The trees are shaped like vases, with the lower branches pruned or removed so you can safely get under them to pick the fruit. To do so, Chun puts on protective gloves that stretch all the way up his arms, with nylon sleeves over that.

“Yuzu have huge aggressive thorns: so long and sharp that the tip will go through a leather glove and it’ll swell up and I just slowly work its way out with tweezers, and it’ll hurt for weeks.” He shows me some of the small scars on his arm. Sometimes he wears kneecap covers so that the thorns can’t prick him when he picks, weeds or prunes. Naturally, he doesn’t leave the cuttings or trimmings on the ground.

Chun used to drive up for around three days a week, ‘glamping’ in a tiny glasshouse, but now an employee does much of the orchard maintenance. Chun is still there often. He also grows trees for sale in his 1500m² backyard in Lower Hutt – including finger limes, chestnuts and kumquats.

He’d never heard of yuzu until he met his late wife, Junko, who passed away in 2022. She’d brought a packet of dried-up yuzu seed from Japan when she moved to New Zealand as a teenager. “She said ‘please grow this’ and I said ‘what is it?’.”

“I thought, ‘shall we grow it? Or is that a really bad business plan?’ Hardly anyone in New Zealand knows what the fruit is!” says Chun.
“I thought, ‘shall we grow it? Or is that a really bad business plan?’ Hardly anyone in New Zealand knows what the fruit is!” says Chun.

Chun tried to use the seeds to grow yuzu trees. It didn’t work. Then working in a family garden-centre business, he tried to track down some yuzu trees. Finally he found a nursery grower that had a few. “He said ‘they’re bloody terrible trees, do you want them? I’ll give them to you real cheap’.”

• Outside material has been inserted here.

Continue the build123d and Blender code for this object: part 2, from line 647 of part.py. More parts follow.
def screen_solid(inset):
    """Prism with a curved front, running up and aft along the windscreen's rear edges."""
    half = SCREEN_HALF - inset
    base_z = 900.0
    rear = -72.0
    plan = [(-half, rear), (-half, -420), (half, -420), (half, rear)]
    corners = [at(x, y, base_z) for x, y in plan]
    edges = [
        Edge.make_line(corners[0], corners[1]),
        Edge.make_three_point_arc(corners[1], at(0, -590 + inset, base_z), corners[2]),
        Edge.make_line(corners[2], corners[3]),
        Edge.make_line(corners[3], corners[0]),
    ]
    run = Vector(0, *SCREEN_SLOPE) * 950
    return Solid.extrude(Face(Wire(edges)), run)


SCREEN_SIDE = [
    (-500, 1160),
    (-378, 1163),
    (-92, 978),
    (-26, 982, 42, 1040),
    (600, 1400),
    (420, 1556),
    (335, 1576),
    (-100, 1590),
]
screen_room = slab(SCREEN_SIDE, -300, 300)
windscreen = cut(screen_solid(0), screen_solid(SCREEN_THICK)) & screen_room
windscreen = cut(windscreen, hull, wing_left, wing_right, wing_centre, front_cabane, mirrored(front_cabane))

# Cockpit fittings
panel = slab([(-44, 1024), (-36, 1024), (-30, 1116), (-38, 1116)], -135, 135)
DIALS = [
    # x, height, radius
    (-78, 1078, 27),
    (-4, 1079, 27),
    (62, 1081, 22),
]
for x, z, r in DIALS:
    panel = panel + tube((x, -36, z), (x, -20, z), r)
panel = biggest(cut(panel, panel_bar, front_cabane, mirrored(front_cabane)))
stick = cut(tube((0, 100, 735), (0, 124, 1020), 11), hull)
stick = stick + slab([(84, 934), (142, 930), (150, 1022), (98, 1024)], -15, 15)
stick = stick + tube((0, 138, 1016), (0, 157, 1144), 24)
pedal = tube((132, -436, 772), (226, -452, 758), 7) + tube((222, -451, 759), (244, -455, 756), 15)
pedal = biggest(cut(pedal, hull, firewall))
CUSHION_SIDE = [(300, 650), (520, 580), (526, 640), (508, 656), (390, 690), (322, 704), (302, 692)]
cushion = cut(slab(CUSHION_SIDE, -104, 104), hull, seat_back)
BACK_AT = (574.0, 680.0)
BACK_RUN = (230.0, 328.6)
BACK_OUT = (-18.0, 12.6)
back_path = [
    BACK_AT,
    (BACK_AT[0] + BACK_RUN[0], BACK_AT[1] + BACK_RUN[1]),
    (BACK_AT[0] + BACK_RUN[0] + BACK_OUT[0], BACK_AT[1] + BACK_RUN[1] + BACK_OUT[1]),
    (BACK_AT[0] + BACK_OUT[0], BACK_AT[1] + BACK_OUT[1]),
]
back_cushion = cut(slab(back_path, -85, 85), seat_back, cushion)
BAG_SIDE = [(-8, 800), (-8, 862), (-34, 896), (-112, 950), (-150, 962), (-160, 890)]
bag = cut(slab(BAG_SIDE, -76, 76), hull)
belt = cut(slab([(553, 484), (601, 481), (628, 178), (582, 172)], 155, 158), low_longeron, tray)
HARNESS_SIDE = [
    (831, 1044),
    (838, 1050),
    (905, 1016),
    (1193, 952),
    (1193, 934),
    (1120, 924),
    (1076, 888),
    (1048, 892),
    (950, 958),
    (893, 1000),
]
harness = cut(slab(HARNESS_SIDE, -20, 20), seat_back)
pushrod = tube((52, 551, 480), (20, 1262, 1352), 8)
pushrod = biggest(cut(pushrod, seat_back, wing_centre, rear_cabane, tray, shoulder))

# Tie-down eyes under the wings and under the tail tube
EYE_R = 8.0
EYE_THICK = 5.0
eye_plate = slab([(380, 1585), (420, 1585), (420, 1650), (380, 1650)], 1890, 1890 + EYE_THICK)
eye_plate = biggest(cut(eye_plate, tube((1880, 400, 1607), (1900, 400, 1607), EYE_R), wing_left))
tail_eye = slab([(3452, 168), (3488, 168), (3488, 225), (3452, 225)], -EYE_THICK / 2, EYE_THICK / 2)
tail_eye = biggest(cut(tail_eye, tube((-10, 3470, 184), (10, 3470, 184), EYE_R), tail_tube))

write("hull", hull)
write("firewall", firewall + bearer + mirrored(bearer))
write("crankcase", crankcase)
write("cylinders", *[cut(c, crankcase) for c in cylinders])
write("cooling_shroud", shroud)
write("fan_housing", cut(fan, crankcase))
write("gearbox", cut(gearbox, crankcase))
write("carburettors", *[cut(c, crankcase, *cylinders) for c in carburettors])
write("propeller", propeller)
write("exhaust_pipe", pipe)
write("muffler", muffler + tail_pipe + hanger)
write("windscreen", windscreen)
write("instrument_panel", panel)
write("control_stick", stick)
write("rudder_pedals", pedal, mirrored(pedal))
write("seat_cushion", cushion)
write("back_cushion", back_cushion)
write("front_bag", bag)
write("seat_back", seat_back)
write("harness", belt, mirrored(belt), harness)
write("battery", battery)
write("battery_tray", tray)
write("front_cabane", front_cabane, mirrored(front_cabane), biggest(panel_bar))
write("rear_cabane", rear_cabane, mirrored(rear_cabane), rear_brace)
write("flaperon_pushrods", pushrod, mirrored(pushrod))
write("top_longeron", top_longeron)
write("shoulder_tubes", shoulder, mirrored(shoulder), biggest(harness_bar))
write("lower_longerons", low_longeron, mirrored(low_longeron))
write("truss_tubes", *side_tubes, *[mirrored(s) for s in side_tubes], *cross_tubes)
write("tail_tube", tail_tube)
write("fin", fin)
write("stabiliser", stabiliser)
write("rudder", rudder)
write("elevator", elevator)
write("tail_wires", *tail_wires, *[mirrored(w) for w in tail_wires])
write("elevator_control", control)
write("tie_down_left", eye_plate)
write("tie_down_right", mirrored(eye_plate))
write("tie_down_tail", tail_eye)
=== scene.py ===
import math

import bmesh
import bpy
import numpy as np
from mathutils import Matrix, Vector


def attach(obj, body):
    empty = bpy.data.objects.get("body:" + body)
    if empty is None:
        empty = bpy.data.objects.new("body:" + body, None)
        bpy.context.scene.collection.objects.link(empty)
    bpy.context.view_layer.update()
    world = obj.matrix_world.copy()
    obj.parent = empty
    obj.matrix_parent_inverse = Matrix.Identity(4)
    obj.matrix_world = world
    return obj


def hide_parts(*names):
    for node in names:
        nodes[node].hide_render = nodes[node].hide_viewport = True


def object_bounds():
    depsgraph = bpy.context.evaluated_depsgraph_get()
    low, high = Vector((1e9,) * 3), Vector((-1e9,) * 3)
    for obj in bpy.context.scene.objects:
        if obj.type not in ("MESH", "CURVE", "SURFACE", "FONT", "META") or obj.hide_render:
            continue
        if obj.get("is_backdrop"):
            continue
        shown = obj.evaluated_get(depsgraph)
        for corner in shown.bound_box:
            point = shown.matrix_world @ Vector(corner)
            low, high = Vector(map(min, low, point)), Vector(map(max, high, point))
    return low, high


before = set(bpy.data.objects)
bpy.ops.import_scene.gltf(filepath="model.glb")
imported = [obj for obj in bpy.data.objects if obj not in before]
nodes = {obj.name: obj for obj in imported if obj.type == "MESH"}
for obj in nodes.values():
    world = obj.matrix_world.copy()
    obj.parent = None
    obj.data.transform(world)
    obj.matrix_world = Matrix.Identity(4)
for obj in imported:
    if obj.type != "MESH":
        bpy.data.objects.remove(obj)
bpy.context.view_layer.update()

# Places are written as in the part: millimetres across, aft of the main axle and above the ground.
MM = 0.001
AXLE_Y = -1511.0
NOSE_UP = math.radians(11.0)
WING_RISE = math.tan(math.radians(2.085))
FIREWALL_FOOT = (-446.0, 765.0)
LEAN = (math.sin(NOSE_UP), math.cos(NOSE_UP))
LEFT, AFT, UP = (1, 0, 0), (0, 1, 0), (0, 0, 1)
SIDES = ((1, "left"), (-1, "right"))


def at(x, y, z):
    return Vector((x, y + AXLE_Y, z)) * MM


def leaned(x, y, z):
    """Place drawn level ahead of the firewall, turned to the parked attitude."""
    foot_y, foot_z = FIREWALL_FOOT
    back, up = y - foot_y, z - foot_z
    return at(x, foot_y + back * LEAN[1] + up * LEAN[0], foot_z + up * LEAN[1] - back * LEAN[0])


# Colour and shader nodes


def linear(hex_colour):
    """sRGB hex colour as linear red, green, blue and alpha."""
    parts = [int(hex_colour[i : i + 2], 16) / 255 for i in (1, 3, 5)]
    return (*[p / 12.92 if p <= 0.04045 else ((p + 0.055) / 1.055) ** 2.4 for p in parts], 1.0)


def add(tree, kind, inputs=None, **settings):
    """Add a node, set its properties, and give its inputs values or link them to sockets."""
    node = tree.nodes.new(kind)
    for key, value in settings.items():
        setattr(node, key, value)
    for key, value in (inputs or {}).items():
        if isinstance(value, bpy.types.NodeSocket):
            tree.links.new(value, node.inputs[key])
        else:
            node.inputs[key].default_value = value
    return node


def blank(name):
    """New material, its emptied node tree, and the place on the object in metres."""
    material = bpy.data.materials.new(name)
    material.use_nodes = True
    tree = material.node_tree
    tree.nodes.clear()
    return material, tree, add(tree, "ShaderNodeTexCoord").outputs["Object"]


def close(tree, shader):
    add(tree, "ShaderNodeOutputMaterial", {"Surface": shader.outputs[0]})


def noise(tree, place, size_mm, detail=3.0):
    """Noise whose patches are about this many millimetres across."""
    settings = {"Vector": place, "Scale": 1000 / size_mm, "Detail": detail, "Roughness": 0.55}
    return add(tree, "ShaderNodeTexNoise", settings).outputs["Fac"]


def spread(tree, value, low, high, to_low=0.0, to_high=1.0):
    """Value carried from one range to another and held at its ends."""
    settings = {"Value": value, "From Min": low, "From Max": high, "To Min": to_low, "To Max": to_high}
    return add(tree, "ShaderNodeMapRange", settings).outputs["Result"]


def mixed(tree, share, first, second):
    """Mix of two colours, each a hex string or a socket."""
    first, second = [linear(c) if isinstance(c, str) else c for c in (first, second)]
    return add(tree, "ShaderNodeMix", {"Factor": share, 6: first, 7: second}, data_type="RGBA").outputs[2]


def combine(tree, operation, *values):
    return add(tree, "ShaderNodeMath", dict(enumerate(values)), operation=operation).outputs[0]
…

“I thought, ‘shall we grow it? Or is that a really bad business plan?’ Hardly anyone in New Zealand knows what the fruit is!” They decided to go for it – and planted their first 100 trees in 2006. “A week later they were gone, eaten by rabbits. I couldn’t believe it.” They replanted. “We had to put physical barriers around each tree, but now that the trees are established they don’t get that predation.”

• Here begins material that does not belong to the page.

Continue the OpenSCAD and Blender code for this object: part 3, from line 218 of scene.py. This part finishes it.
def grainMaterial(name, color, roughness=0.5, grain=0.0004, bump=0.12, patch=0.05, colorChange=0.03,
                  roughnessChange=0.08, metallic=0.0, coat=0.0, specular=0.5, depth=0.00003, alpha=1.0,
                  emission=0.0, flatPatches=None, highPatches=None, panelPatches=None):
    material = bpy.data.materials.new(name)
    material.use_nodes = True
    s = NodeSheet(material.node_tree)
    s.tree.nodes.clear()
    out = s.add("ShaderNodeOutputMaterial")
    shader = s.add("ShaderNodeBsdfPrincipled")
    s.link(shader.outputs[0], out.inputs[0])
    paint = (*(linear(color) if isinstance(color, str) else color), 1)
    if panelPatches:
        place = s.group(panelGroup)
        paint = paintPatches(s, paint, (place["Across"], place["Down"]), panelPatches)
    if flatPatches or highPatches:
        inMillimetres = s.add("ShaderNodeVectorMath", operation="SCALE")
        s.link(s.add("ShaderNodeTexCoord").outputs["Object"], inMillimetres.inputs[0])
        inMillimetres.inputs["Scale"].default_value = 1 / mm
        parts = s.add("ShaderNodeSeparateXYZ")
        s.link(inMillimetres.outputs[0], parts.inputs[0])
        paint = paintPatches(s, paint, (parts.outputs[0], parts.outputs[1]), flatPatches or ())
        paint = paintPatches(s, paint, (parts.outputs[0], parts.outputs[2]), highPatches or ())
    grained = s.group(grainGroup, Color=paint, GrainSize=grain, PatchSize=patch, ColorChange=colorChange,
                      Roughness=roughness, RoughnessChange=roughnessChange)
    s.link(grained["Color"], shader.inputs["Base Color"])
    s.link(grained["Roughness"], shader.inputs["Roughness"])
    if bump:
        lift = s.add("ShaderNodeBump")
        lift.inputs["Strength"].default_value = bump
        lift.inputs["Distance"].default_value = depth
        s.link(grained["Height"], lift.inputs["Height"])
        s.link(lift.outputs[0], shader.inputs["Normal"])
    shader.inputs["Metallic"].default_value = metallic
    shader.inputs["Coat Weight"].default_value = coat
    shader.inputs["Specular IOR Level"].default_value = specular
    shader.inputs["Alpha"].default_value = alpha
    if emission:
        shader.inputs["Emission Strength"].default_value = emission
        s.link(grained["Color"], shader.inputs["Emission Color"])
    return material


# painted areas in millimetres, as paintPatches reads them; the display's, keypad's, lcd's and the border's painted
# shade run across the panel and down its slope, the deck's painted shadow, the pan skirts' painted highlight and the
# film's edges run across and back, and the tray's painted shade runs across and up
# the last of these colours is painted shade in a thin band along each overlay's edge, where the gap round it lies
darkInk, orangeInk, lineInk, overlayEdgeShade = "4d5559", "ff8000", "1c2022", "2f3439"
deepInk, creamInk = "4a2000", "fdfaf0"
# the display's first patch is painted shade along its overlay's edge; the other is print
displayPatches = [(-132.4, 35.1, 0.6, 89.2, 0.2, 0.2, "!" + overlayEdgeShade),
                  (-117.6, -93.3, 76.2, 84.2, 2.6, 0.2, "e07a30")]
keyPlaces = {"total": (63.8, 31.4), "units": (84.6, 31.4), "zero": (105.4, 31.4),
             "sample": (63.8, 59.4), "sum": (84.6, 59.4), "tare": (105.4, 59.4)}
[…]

Chun also grows and sells ume: a salty-tasting, plum-like ‘Japanese apricot’. “It’s a good ingredient for brewers and distillers. With green ume you make umeshu, a liquor. With ripe ume, you make a condiment which is the whole fruit but preserved with salt, called umeboshi.”

“With yuzu and ume, you pick some of the fruit when it’s unripe and it’s got a particular flavour and use.” Green yuzu is selectively harvested in April. “It’s very intense in flavour – very peppery, very pungent. With green yuzu peel you can make a pungent paste condiment called yuzu koshō.” It’s a bit like wasabi.

Helen Turnbull runs Paraparaumu restaurant 50-50.
Helen Turnbull runs Paraparaumu restaurant 50-50.

The main yuzu harvest season begins mid-May and lasts through to June, sometimes July depending on weather, says Chun. “But we’ve usually sold out by the end of June.”

Demand outstrips supply. “Kiwis are hungry for new things and people are looking for unique ingredients. They want to be excited by them. They want to know about and try something new and different.”

New Zealand chefs are increasingly using yuzu as an ingredient. “Really clever chefs say ‘yuzu, what can I do with it?’. Their imagination flows and they make some brilliant stuff out of it, with their own take on the fruit. They go for it.”

Chun and I follow a basket of yuzus to the kitchen of Helen Turnbull, who runs Paraparaumu restaurant 50-50.

Turnbull has worked at traditional and Michelin-starred restaurants around the world, including for five years in Japan where yuzu is very popular. Now she incorporates yuzu into her fine-dining set menu of nine courses, which changes every month.

She uses yuzu for a bitter tang that balances out other ingredients. “It’s great to have a supplier so close by, and it’s a unique flavour that’s fun to play with.” Yuzu has lots of pips and not much juice, so she uses mainly yuzu zest.

We watch her prepare three dishes in which yuzu is a hero ingredient. One dish is shitake mushroom sushi with a nasturtium mustard sauce, a yuzu puree, pickled yuzu on top and feijoa yuzu kosho (yuzu kosho is a pasty Japanese condiment made from fresh chillis, then fermented with salt alongside zest and juice from yuzu). “The dish started with yuzu, rather having yuzu added to a dish. I wanted to show all of it, and use it in different ways.”

Her second dish is pan-fried blue cod with pickled pumpkin and puréed pumpkin, using yuzu kosho and an emulsion made from yuzu-flavoured olive oil. Using sugared yuzu and salted yuzu, she makes yuzu purée – and its bitterness pairs well with the pumpkin and blue cod. Pickled yuzu on top is shaped like little hats. “The cod makes space for the yuzu flavour to come through.” In each dish, yuzu pops in your mouth in different ways – some subtle, others stronger.

In her restaurant, many people who taste dishes featuring yuzu have never heard of it. “It’s fun to show them a yuzu. I’ll bring one over and make a small indent so they can smell the zest. Turnbull sends recipes to guests and other chefs, if they want.

“We’re only adolescent in the development of New Zealand cuisine. We’ve shucked off the Brit-inherited meat and three vege. People like a change. It’s an exciting time to be part of the New Zealand food scene.”

As she cooks, Chun looks on then tastes the dishes, interested in how the yuzu flavour will emerge. “I’ve always been a foodie so it’s interesting to learn more about food by interacting with my customers from around the country.” The social element is a nice balance with solitary work with the fruit.

Chun has contracted some other orchards to grow yuzu for him, and further expansion is likely. “I’m happy with where we’re at, but I’m not finished yet. I just love bringing yuzu to New Zealanders.”